By Mike Morton, Google Mac Team
Google engineer Mike Morton somehow finds time to blog from Apple’s Worldwide Developer Conference in San Francisco while also learning, socializing, eating, and occasionally sleeping. Read today’s entry for more.
Day 2 had barely begun, and I felt like I’d been here a week. The constant time-juggling is a challenge: attend a session, ask questions in a lab, eat, sleep, work, schmooze? Before heading to Moscone West, I chatted in the hotel lobby with other attendees about the time challenge. One first-timer told me his friends simply suggested he get to as many parties as possible.
I spotted an attendee wearing a “hi, i make macintosh software” t-shirt. I noticed later that “macintosh” is an anagram of “Hm, iOS can’t”.
Breakfast at Moscone featured uninspiring food, but inspiring conversation. A friend and I sat at a table with four folks we didn’t know, all with different interests. One was a grad student, doing systems for kids with various disabilities. He asked the accessories engineer if one could build a simple device with just two buttons, for simple apps for his students with motor coordination problems. The accessories guy reached into a bag: “Like this one?”. He showed us Pong running on his iPhone, using the extra hardware to control it!
Last year, the show had a huge display of app icons, each one jiggling each time it was downloaded.
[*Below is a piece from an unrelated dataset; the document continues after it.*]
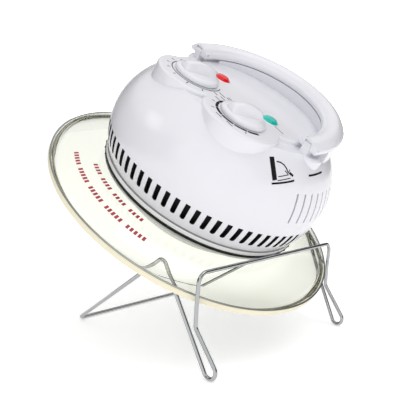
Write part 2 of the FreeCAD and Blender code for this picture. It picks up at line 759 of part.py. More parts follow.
def fan(label, radius, hub_r, hub_low, hub_high, disc_z, blade_z, blade_h, blade_tilt):
    """A bladed wheel on the motor shaft."""
    wheel = Part.makeCylinder(hub_r, hub_high - hub_low, Vec(0, 0, hub_low))
    if disc_z is not None:
        wheel = wheel.fuse(Part.makeCylinder(radius, sheet_t, Vec(0, 0, disc_z)))
    count = whole("blade_count")
    for i in range(count):
        blade = Part.makeBox(radius - hub_r + 1.5, 1.0, blade_h, Vec(hub_r - 1.5, -0.5, blade_z))
        middle = Vec(0, 0, blade_z + blade_h / 2)
        blade.rotate(middle, Vec(1, 0, 0), blade_tilt)
        wheel = wheel.fuse(around(blade, 360.0 * i / count))
    bore_tool = Part.makeCylinder(motor_shaft_r + 0.02, 60, Vec(0, 0, hub_low - 5))
    shape_node(label, wheel.cut(bore_tool))


fan("convection_fan", float(size("fan_radius")), 8.0, -4.0, 8.0, 5.6, -3.4, 9.2, 0.0)
fan("cooling_fan", float(size("cooling_fan_radius")), 9.0, 70.0, 82.0, None, 69.0, 14.0, 55.0)

# ================================================================ wiring pieces and inlet

terminal = box_at(-52, 42, chassis_high, 42, 16, 14)
terminal = terminal.cut([Part.makeCylinder(2.6, 8, Vec(-52 + dx, 42, chassis_high + 7))
                         for dx in (-14, 0, 14)])
shape_node("terminal_block", terminal)
fuse_holder = block("fuse_holder", 30.0, 9.0, 4.0, (38, -48, chassis_high))
fuse_tube = doc.addObject("Part::Cylinder", "fuse_tube")
fuse_tube.Radius = 3.5
fuse_tube.Height = 24.0
fuse_tube.Placement = FreeCAD.Placement(Vec(41, -43.5, chassis_high + 6.5),
                                        FreeCAD.Rotation(Vec(0, 1, 0), 90))
keep(joined("thermal_fuse", [fuse_holder, fuse_tube]), "thermal_fuse")
keep(block("handle_switch", 20.0, 7.0, 15.5,
           (64, pivot_y - 3.5, float(size("dome_top")) - wall - 15.5)), "handle_switch")

wall_y = dome_radius(gland_z)
inner_y = dome_radius(gland_z, wall)
gland = Part.makeCylinder(gland_r, wall_y - 104, Vec(0, 104, gland_z), Vec(0, 1, 0))
flange = Part.makeCylinder(13.0, 7.0, Vec(0, wall_y - 3.5, gland_z), Vec(0, 1, 0))
wall_low, wall_high = gland_z - 18.0, gland_z + 18.0
wall_form = spun([
    (0, wall_low),
    (dome_radius(wall_low, -bed), wall_low, dome_radius(gland_z, -bed), gland_z),
    (dome_radius(wall_high, -bed), wall_high),
    (0, wall_high),
])
gland = gland.fuse(flange.cut(wall_form))
gland = gland.fuse(Part.makeCylinder(gland_r, 3.0, Vec(0, wall_y - 1.5, gland_z), Vec(0, 1, 0)))
gland = gland.fuse(Part.makeCone(9.5, 6.5, 16.0, Vec(0, wall_y + 3.5, gland_z), Vec(0, 1, 0)))
gland = gland.cut(Part.makeCylinder(3.9, 60, Vec(0, 95, gland_z), Vec(0, 1, 0)))
shape_node("power_inlet", gland)
nut = Part.makeCylinder(13.0, 7.0, Vec(0, inner_y - 7.5, gland_z), Vec(0, 1, 0))
nut = nut.common(cover_form(wall + bed))
shape_node("inlet_nut", nut.cut(
    Part.makeCylinder(gland_r + 0.05, 60, Vec(0, 95, gland_z), Vec(0, 1, 0))))

# ================================================================ wire stand

wire_r = float(size("wire_radius"))
head_x = float(size("head_centre_x"))
rest = float(size("rest_gap"))


def to_row(x, y, z):
    """A point of the head frame in the row frame."""
    return head_place.multVec(Vec(x, y, z))


def crown_normal(radius):
    """Outward normal of the glass at a radius: its radial and upright parts."""
    lean = (radius - crown_r) / crown_R
    return lean, math.sqrt(1 - lean * lean)


def unit(vector):
    """The same direction with length one."""
    return Vec(vector).multiply(1.0 / vector.Length)


def corner_of(before, after, contact, normal, bend):
    """Corner of a rounded bend whose wire centre line touches a point from below."""
    corner = Vec(contact)
    for _ in range(12):
        d1 = unit(corner.sub(before))
        d2 = unit(after.sub(corner))
        axis = unit(d1.cross(d2))
        flat = unit(normal.sub(Vec(axis).multiply(normal.dot(axis))))
        half = d1.getAngle(d2) / 2
        outward = unit(d1.sub(d2))
        centre = contact.sub(flat.multiply(bend))
        corner = centre.add(outward.multiply(bend / math.cos(half)))
    return corner


def bent_rod(points, bends, radius):
    """A round wire through corner points, with a rounded bend at each inner corner."""
    edges = []
    start = points[0]
    for i in range(1, len(points) - 1):
        here = points[i]
        d1 = unit(here.sub(points[i - 1]))
        d2 = unit(points[i + 1].sub(here))
        turn = d1.getAngle(d2)
        bend = bends[i - 1]
        back = bend * math.tan(turn / 2)
        first = here.sub(Vec(d1).multiply(back))
        last = here.add(Vec(d2).multiply(back))
        inward = unit(Vec(d2).sub(d1))
        middle = here.add(Vec(inward).multiply(bend / math.cos(turn / 2) - bend))
        edges.append(Part.LineSegment(start, first).toShape())
        edges.append(Part.Arc(first, middle, last).toShape())
        start = last
    edges.append(Part.LineSegment(start, points[-1]).toShape())
    path = Part.Wire(edges)
    along = unit(points[1].sub(points[0]))
    ring = Part.Wire(Part.makeCircle(radius, points[0], along))
    return path.makePipeShell([ring], True, False)


rear_x = head_x - float(size("rear_bar_back"))
rear_y = float(size("rear_bar_half_span"))
foot_x = head_x + float(size("foot_reach"))
foot_y = float(size("foot_half_span"))
foot_half = float(size("foot_width")) / 2
prong_x = head_x + float(size("prong_reach"))
prong_y = float(size("prong_half_span"))
apex_y = float(size("apex_half_span"))
apex_at = float(size("apex_x"))
apex_radius = math.hypot(apex_at, apex_y)
lean, upright = crown_normal(apex_radius)
under_offset = -(glass_t + wire_r + rest)
bar_at = float(collar) + 1.0 + wire_r
bar = to_row(bar_at, 0, glass_top(bar_at, wire_r + rest))
corner_bend = 9.0
apex_bend = 6.0
foot_bend = foot_half - 0.4


def side_frame(side):
    """Corner points of one side of the stand, from the rear bar to the crossbar."""
    rear = Vec(rear_x, side * rear_y, wire_r)
    contact = to_row(apex_at, side * apex_y, glass_top(apex_radius, under_offset))
    ux = lean * apex_at / apex_radius
    uy = lean * side * apex_y / apex_radius
    normal = head_place.Rotation.multVec(Vec(ux, uy, upright))
    foot = Vec(foot_x, side * foot_y, wire_r + foot_half)
    apex = corner_of(rear, foot, contact, normal, apex_bend)
    down = unit(foot.sub(apex))
    across = unit(Vec(-down.z, 0, down.x))
    inner = foot.sub(Vec(across).multiply(foot_half)).add(Vec(down).multiply(foot_half))
    outer = foot.add(Vec(across).multiply(foot_half)).add(Vec(down).multiply(foot_half))
    bend_z = inner.z + foot_bend * (across.z - down.z)
    other_z = outer.z + foot_bend * (-across.z - down.z)
    drop = min(bend_z, other_z) - foot_bend - wire_r
    inner.z -= drop
    outer.z -= drop
    low = Vec(prong_x, side * prong_y, float(size("jog_low_height")))
    high = Vec(prong_x, side * prong_y, float(size("jog_high_height")))
    end = Vec(bar.x, side * prong_y, bar.z)
    return rear, apex, inner, outer, low, high, end


for side, label in ((-1, "side_wire_front"), (1, "side_wire_back")):
    rear, apex, inner, outer, low, high, end = side_frame(side)
    inboard = Vec(rear.x, rear.y - side * 12.0, rear.z)
    bar_end = Vec(end.x, end.y - side * 12.0, end.z)
    shape_node(label, bent_rod(
        [inboard, rear, apex, inner, outer, low, high, end, bar_end],
        [corner_bend, apex_bend, foot_bend, foot_bend, 8.0, 8.0, corner_bend], wire_r),
        stand_place)
shape_node("rear_bar", rod(Vec(rear_x, -rear_y + 12.0, wire_r), Vec(rear_x, rear_y - 12.0, wire_r),
                           wire_r), stand_place)
shape_node("crossbar", rod(Vec(bar.x, -prong_y + 12.0, bar.z), Vec(bar.x, prong_y - 12.0, bar.z),
                           wire_r), stand_place)

# ================================================================ checking and writing

doc.recompute()
for item in doc.Objects:
    assert "Invalid" not in item.State and "Error" not in item.State, item.Label
os.makedirs("parts", exist_ok=True)
for item in nodes:
    assert not item.Shape.isNull() and item.Shape.isValid(), item.Label
    item.Shape.exportStep("parts/%s.step" % item.Label)
print("%d sub-parts written" % len(nodes))
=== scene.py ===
import math
import bmesh
import bpy
from mathutils import Matrix, Vector


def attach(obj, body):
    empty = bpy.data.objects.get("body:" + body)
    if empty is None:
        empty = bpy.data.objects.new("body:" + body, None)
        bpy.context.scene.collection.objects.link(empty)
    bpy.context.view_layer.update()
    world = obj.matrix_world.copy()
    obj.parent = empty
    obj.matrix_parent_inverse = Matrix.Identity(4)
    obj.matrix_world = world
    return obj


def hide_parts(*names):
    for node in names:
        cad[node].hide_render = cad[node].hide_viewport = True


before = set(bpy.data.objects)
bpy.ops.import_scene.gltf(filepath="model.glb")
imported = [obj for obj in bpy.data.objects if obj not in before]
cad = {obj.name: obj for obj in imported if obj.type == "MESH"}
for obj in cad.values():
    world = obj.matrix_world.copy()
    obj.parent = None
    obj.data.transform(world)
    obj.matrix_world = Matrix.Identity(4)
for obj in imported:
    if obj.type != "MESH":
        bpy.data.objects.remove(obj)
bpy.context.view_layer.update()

# ---- The studio.  A white table runs back to a bright backdrop under a bright ceiling,
# with a white screen behind the camera; the walls between them are dark, which gives the
# wire something to mirror.  Large soft lights stand to the left, overhead and to the right.
eye_turn, eye_rise, eye_lean = math.radians(41.36), math.radians(7.41), math.radians(2.93)
eye_back = Vector((math.sin(eye_turn) * math.cos(eye_rise),
                   -math.cos(eye_turn) * math.cos(eye_rise), math.sin(eye_rise)))
eye_level = Vector((math.cos(eye_turn), math.sin(eye_turn), 0))
eye_up = eye_back.cross(eye_level)
eye_right = eye_level * math.cos(eye_lean) + eye_up * math.sin(eye_lean)
eye_top = eye_up * math.cos(eye_lean) - eye_level * math.sin(eye_lean)
eye_place = Vector((0.42962, -0.48692, 0.21946))
camera = bpy.data.objects.new("camera", bpy.data.cameras.new("camera"))
camera.matrix_world = Matrix((
    (eye_right.x, eye_top.x, eye_back.x, eye_place.x),
    (eye_right.y, eye_top.y, eye_back.y, eye_place.y),
    (eye_right.z, eye_top.z, eye_back.z, eye_place.z),
    (0, 0, 0, 1)))
camera.data.lens = 53.92
camera.data.sensor_width = 36
camera.data.clip_end = 200
bpy.context.scene.collection.objects.link(camera)
bpy.context.scene.camera = camera

table = bmesh.new()
bmesh.ops.create_grid(table, x_segments=2, y_segments=2, size=40)
table_mesh = bpy.data.meshes.new("table_top")
table.to_mesh(table_mesh)
table.free()
table_top = bpy.data.objects.new("table_top", table_mesh)
bpy.context.scene.collection.objects.link(table_top)
table_paint = bpy.data.materials.new("table_paint")
table_paint.use_nodes = True
table_shader = table_paint.node_tree.nodes["Principled BSDF"]
table_shader.inputs["Base Color"].default_value = (0.93, 0.93, 0.93, 1)
table_shader.inputs["Roughness"].default_value = 0.8
table_shader.inputs["Specular IOR Level"].default_value = 0.1
table_shader.inputs["Emission Color"].default_value = (1, 1, 1, 1)
table_shader.inputs["Emission Strength"].default_value = 0.4
table_mesh.materials.append(table_paint)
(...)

This year’s display was different: app icons fell from the top like meteors, one for each download. Popular apps showed their icons over and over. That made it a lot easier to find Google Earth, which I never did spot last year — and Google Mobile seems to be “selling” like hotcakes.
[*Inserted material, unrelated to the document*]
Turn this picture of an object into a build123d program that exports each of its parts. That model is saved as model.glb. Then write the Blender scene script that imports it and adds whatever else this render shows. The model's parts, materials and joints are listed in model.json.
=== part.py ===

The wifi and cell networks continue to struggle with the load, sometimes failing but usually somewhat usable. Apple staffers did better under load, staying quite pleasant. Some have boring jobs like using a clicker to count attendees entering each session, but they still manage to stay cheerful. I teased one clicker dude: “Don’t you have an app to do that?” He replied he did have a phone app, but that the cheap clicker was easier to use. Low tech sometimes wins.
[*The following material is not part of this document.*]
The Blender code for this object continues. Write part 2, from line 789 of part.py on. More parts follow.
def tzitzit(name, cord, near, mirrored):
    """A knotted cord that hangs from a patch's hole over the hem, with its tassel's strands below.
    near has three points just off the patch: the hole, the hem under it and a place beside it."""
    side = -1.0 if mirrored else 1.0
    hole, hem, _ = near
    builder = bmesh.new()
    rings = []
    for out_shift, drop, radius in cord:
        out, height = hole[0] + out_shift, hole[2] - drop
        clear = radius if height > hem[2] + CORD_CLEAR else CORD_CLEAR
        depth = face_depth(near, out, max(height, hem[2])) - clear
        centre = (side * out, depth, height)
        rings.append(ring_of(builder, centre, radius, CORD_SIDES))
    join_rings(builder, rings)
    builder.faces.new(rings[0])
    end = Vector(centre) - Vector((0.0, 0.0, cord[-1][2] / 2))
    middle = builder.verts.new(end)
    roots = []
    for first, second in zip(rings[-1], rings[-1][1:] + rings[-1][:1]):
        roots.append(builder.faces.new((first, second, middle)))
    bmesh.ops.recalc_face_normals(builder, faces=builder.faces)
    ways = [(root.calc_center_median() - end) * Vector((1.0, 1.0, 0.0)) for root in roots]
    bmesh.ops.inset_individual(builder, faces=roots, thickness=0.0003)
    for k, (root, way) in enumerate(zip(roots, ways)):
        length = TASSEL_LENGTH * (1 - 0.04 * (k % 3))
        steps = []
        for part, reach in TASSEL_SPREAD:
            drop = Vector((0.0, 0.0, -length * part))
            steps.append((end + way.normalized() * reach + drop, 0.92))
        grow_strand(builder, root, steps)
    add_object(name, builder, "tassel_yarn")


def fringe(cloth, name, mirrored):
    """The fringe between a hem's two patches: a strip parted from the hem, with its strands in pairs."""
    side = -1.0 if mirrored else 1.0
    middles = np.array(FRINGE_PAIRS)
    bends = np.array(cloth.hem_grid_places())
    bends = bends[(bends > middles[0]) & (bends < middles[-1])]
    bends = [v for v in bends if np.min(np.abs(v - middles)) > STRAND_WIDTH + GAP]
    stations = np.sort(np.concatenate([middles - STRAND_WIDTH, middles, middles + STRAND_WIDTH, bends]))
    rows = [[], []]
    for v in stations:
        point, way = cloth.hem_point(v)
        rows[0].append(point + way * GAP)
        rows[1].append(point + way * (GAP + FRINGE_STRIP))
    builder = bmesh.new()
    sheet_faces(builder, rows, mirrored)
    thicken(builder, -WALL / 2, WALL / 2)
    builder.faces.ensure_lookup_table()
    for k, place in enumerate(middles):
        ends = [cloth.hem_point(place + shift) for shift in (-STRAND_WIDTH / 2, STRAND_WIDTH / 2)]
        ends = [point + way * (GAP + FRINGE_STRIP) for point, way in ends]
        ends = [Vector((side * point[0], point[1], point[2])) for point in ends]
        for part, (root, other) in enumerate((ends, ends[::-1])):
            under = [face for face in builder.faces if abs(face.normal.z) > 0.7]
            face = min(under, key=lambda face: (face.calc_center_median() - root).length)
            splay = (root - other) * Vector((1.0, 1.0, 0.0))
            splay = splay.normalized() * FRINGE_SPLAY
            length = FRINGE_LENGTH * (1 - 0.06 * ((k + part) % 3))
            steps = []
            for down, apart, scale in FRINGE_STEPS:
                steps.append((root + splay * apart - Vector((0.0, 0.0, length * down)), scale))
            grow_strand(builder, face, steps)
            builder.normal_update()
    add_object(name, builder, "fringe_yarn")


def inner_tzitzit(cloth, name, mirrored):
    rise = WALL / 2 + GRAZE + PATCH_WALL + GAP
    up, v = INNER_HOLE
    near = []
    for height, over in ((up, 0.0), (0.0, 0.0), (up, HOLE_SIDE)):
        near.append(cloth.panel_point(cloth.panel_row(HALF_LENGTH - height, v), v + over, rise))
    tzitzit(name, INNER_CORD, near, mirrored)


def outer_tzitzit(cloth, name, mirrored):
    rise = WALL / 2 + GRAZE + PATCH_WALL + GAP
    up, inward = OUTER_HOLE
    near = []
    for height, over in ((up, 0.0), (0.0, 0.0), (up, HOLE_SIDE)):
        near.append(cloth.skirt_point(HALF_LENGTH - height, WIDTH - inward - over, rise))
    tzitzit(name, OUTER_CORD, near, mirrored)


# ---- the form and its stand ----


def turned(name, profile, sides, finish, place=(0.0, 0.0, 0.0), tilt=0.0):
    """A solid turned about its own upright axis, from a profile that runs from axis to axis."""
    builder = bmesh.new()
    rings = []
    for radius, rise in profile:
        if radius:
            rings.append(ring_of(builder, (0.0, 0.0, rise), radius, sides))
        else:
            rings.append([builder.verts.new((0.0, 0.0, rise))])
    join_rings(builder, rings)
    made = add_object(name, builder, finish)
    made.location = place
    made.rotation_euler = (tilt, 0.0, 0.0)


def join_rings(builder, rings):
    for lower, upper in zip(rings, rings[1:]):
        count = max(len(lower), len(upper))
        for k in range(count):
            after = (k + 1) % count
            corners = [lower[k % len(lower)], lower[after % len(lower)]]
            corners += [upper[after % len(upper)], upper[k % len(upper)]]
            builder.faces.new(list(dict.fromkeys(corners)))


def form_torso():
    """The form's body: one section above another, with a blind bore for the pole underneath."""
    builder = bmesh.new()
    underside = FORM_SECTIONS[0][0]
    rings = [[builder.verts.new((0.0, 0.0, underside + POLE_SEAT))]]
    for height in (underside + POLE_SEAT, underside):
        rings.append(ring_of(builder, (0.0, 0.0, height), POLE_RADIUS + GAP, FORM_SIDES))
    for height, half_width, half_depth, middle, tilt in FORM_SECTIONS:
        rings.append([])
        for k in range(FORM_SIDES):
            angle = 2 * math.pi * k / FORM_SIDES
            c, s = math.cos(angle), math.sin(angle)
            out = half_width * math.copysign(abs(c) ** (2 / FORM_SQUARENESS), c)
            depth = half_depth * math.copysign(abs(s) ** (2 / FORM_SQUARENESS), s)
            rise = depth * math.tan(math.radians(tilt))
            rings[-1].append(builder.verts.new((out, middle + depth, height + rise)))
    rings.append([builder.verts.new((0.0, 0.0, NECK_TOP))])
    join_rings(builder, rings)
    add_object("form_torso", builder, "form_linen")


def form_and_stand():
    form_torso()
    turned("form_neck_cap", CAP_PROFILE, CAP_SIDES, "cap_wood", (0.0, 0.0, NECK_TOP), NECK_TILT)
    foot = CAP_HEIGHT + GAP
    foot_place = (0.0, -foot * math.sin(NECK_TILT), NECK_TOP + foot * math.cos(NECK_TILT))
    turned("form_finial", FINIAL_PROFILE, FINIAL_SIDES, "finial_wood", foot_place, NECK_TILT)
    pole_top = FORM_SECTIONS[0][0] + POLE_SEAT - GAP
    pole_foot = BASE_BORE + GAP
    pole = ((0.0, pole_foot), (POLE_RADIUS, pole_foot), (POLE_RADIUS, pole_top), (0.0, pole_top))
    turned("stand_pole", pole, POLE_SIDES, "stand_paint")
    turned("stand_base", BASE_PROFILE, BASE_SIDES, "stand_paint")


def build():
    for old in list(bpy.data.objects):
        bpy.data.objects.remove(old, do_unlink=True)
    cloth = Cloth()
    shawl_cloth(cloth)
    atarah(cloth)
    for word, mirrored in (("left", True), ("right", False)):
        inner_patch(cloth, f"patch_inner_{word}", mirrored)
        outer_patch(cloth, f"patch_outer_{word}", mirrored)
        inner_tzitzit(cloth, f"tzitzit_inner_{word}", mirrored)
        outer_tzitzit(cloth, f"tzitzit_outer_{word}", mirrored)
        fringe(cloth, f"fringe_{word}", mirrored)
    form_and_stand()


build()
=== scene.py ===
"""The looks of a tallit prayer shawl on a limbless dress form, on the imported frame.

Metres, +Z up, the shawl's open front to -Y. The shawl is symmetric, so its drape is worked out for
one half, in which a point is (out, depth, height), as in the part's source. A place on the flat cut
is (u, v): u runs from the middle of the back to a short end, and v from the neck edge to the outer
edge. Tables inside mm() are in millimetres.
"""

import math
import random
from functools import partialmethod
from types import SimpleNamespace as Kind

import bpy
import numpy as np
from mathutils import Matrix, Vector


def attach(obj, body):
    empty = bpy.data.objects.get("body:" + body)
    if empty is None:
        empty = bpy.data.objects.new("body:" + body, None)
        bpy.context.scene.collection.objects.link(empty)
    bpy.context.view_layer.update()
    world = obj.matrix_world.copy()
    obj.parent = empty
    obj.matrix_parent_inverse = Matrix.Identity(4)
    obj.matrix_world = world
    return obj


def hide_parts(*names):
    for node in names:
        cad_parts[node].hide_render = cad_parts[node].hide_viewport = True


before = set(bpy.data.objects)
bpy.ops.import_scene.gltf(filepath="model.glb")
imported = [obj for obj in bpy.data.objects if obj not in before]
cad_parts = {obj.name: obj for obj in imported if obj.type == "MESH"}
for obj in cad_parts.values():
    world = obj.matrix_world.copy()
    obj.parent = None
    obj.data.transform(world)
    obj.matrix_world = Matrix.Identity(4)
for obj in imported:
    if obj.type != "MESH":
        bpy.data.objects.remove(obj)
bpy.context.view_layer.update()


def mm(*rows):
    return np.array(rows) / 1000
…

The Apple Design Awards were noticeably different this year. They didn’t list nominees, but instead just announced each winner. That takes some of the fun out of it, in my humble opinion. More significantly, all the awards were for iPhone or iPad apps — nothing for Mac OS X at all. A bunch of hardworking iPhone developers took home beautiful cubes with a glowing Apple logo and a bunch of hardware, and had their conference costs reimbursed.
As in past years, John Geleynse from Apple demoed each app. This is fun because some apps involve musical skill, artistic ability, game-playing reflexes, and so on. He did pretty well, but joked that the awards committee might be picking apps that he’ll find challenging. And, as in past years, I feel like I should try each of the winning apps, even though there are so many apps, so little time. Perhaps Apple could offer a package deal on the App Store: all the winning apps together, at a discount?